PROBLEM TO WORK ON → Repeat exactly the lines of the listing below, please, starting with the first and ending with the line containing "openPitch = (rise"; leave out the rest.

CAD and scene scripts
□ □ □ □ □ □ □
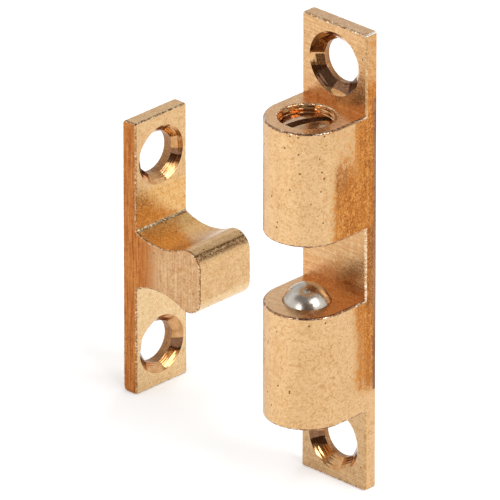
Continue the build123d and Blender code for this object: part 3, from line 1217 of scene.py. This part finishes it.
coilSpring = {
    "wire": 0.3,             # wire radius
    "coil": 2.475,           # mean coil radius
    "turns": 5.5,
    "closedTurns": 0.9,      # at each end, wound close
    "closedGap": 0.03,
    "stepsPerTurn": 40,
    "around": 12,
    "sharpest": 60.0,        # degrees; sharper edges stay sharp
    "ballShare": 0.6,        # share of the turns that the ball pushes together
}


def makeSpring(name, side, values):
    low, high = boxInMm(f"{name}_spring")
    bottom, top = (low.z, high.z) if side > 0 else (-high.z, -low.z)
    wire, coil = values["wire"], values["coil"]
    rise = top - bottom - 2 * wire
    closed, turns = values["closedTurns"], values["turns"]
    closePitch = 2 * wire + values["closedGap"]
    openPitch = (rise - 2 * closed * closePitch) / (turns - 2 * closed)

    def heightAt(turn):
        if turn < closed:
            return turn * closePitch
        if turn > turns - closed:
            return rise - (turns - turn) * closePitch
        return closed * closePitch + (turn - closed) * openPitch
    steps = int(turns * values["stepsPerTurn"])
    rings = []
    for i in range(steps + 1):
        turn = turns * i / steps
        a = 2 * math.pi * turn
        out = Vector((math.cos(a), math.sin(a), 0))
        centre = out * coil + Vector((0, 0, bottom + wire + heightAt(turn)))
        ring = []
        for k in range(values["around"]):
            b = 2 * math.pi * k / values["around"]
            ring.append((centre + (out * math.cos(b) + Vector((0, 0, 1)) * math.sin(b)) * wire) * mm)
        rings.append(ring)
    # two lengths that meet in the middle: one gives way to the ball, the other to the screw
    split = int(steps * values["ballShare"])
    middle = bottom + wire + heightAt(turns * split / steps)
    lengths = (
        ("BallEnd", rings[:split + 1], (f"{name}_ball", "fixed_parts"), (bottom + 2 * wire, middle)),
        ("ScrewEnd", rings[split:], ("fixed_parts", f"{name}_spring_seat"), (middle, top - 2 * wire)),
    )
    for end, part, bodies, heights in lengths:
        spring = newObject(f"{name}Spring{end}", loftMesh("spring", part))
        spring.data.transform(housingPlace(side))
        dress(spring, ["spring"], lambda centre, normal, slot: "spring")
        smoothFaces(spring, values["sharpest"])
        start, stop = [(0, boreY * mm, side * h * mm) for h in heights]
        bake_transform(spring, bodies[0], bodies[1], start, stop)
        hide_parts(f"{name}_spring")


for label, direction in (("upper", 1), ("lower", -1)):
    keepBall(f"{label}_ball")
    makeScrew(label, direction, adjustingScrew)
    makeSpring(label, direction, coilSpring)
print("balls, screws and springs ready")
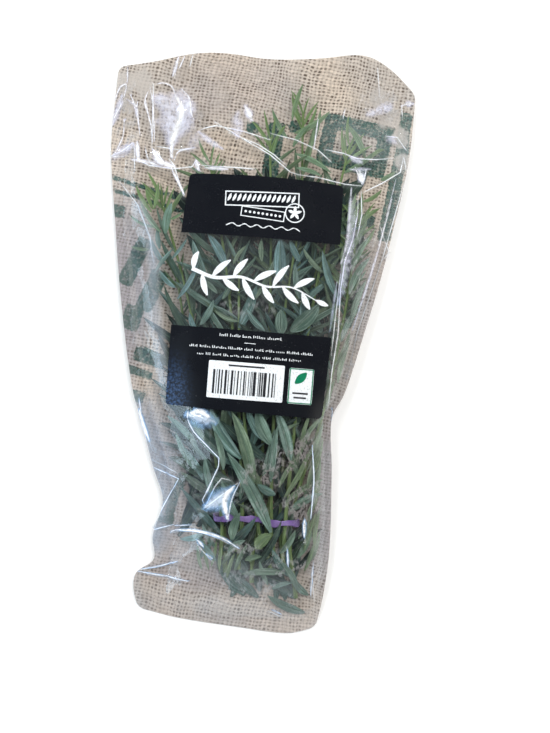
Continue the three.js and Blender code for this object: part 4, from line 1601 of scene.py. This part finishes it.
def leafPlan(points, t, side, isRosette, draws, attempt):
    # one leaf as a dictionary: its foot, headings, size, shares of height and roll
    def draw(span):
        return mix(span[0], span[1], draws())

    root, ahead = pointOn(points, t), headingOn(points, t)
    side = -side if attempt % 3 == 2 else side
    opening = draw(rosette["opening"] if isRosette else leaf["opening"])
    bend = math.radians(draw(leaf["bend"])) * side
    full = rosette["length"] if isRosette else leaf["length"] * grownLength(t)
    length = full * draw(leaf["spread"]) * leaf["shrink"] ** attempt
    rootShare = shareAt(root.x, root.y, root.z)
    tipShare = clamp(rootShare + draw(leaf["drift"]), *leaf["shares"])
    space = sleeve["seamGap"] + roomOver(root.x, root.y)
    roll = math.radians(draw(leaf["roll"])) * min(1, space / leaf["rollRoom"])
    half = length * leaf["halfWidth"] * draw(leaf["widthSpread"])
    start = math.atan2(ahead.y, ahead.x) + math.radians(opening) * side
    return {
        "x": root.x, "y": root.y, "start": start, "bend": bend, "length": length,
        "rootShare": rootShare, "tipShare": tipShare, "roll": roll, "half": half, "t": t,
    }


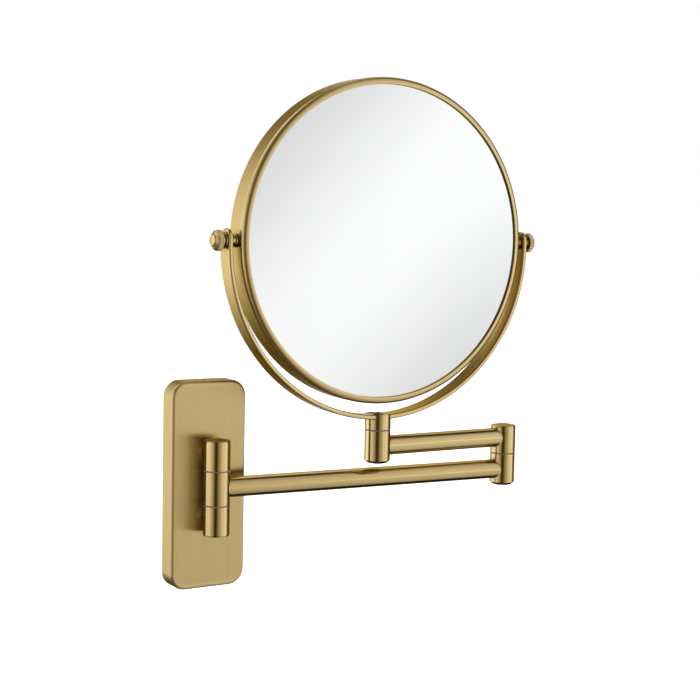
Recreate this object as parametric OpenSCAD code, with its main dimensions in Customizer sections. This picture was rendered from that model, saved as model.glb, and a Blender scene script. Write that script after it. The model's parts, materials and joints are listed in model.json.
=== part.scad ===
// Wall mirror on a folding two-part arm.
// Frame: origin at the centre of the wall plate's back, on the wall.
// +X to the right, +Y into the wall, +Z up. Millimetres.

/* [Wall plate] */
// Width of the cover plate
plate_w = 50; // [46:1:60]
// Height of the cover plate
plate_h = 128.6; // [120:0.1:150]
// Depth of the cover plate from the wall
plate_t = 13.6; // [13:0.1:15]
// Corner radius of the cover plate, seen from the front
plate_corner_r = 10; // [6:0.5:14]
// Rounding of the cover plate's front edge
plate_edge_r = 2; // [1:0.1:3]
// Thickness of the cover plate's walls
plate_wall = 2; // [1.6:0.1:2.4]
// Distance between the two wall screws
wall_screw_spacing = 70; // [56:1:80]
// Diameter of the wall screw holes
wall_screw_hole_d = 5.2; // [4:0.1:6]

/* [Hinges] */
// Outer diameter of every hinge knuckle
knuckle_d = 16.4; // [16:0.1:17]
// Distance from the wall to the first hinge's axis
hinge_offset = 24.4; // [24:0.1:30]
// Height of a knuckle that carries an arm tube
knuckle_h = 20.8; // [20:0.1:22]
// Height of a fixed knuckle of the first hinge, and of the elbow's upper one
end_knuckle_h = 17.9; // [17:0.1:19]
// Space for a ring washer between two knuckles
ring_gap = 0.45; // [0.4:0.05:0.8]
// Height of the shallow conical caps
cap_h = 1.7; // [1:0.1:2.5]
// Diameter of the hinge pins
pin_d = 7; // [6:0.5:7]

/* [Arms] */
// Axis-to-axis length of the lower arm
lower_len = 205.2; // [180:0.1:230]
// Axis-to-axis length of the upper arm
upper_len = 98.9; // [80:0.1:120]
// Angle of the lower arm away from the wall at rest
lower_angle = 4.5; // [0:0.1:10]
// Angle of the folded upper arm away from the wall plane at rest
upper_angle = 0.6; // [0:0.1:6]
// Outer diameter of the arm tubes
tube_d = 12.6; // [12:0.1:12.8]
// Wall thickness of the arm tubes
tube_wall = 1.1; // [0.8:0.1:1.5]

/* [Yoke] */
// Outer radius of the yoke's arc
yoke_r = 109; // [108.5:0.1:114]
// Drop of the arc's centre below the tilt axis
yoke_drop = 2.9; // [0:0.1:5]
// Width of the yoke strip
strip_w = 12.2; // [10:0.1:12.4]
// Thickness of the yoke strip
strip_t = 3; // [2.4:0.1:3.2]
// Height of the tilt axis above the lower arm's axis
tilt_z = 150.5; // [150.5:0.1:156]
// Swivel of the yoke at rest, seen from above
swivel_angle = -1; // [-5:0.5:5]

/* [Mirror] */
// Outer radius of the mirror frame
frame_r = 101.6; // [101:0.1:101.8]
// Depth of the mirror frame
frame_t = 17.7; // [17:0.1:19]
// Visible radius of the glass
glass_r = 97.2; // [96:0.1:97.6]
// Thickness of the frame's lips in front of the glass
lip_t = 1.4; // [1:0.1:1.5]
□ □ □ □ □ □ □
THE RESPONSE →
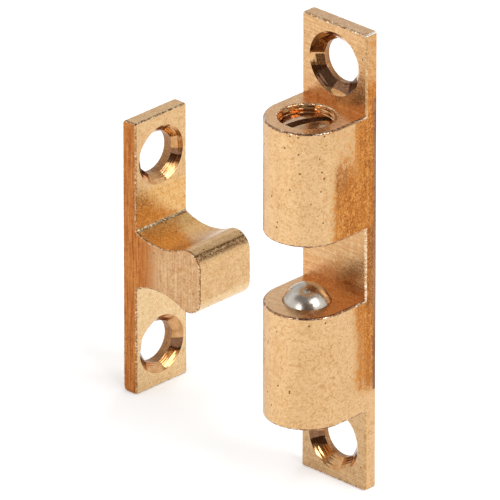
Continue the build123d and Blender code for this object: part 3, from line 1217 of scene.py. This part finishes it.
coilSpring = {
    "wire": 0.3,             # wire radius
    "coil": 2.475,           # mean coil radius
    "turns": 5.5,
    "closedTurns": 0.9,      # at each end, wound close
    "closedGap": 0.03,
    "stepsPerTurn": 40,
    "around": 12,
    "sharpest": 60.0,        # degrees; sharper edges stay sharp
    "ballShare": 0.6,        # share of the turns that the ball pushes together
}


def makeSpring(name, side, values):
    low, high = boxInMm(f"{name}_spring")
    bottom, top = (low.z, high.z) if side > 0 else (-high.z, -low.z)
    wire, coil = values["wire"], values["coil"]
    rise = top - bottom - 2 * wire
    closed, turns = values["closedTurns"], values["turns"]
    closePitch = 2 * wire + values["closedGap"]
    openPitch = (rise - 2 * closed * closePitch) / (turns - 2 * closed)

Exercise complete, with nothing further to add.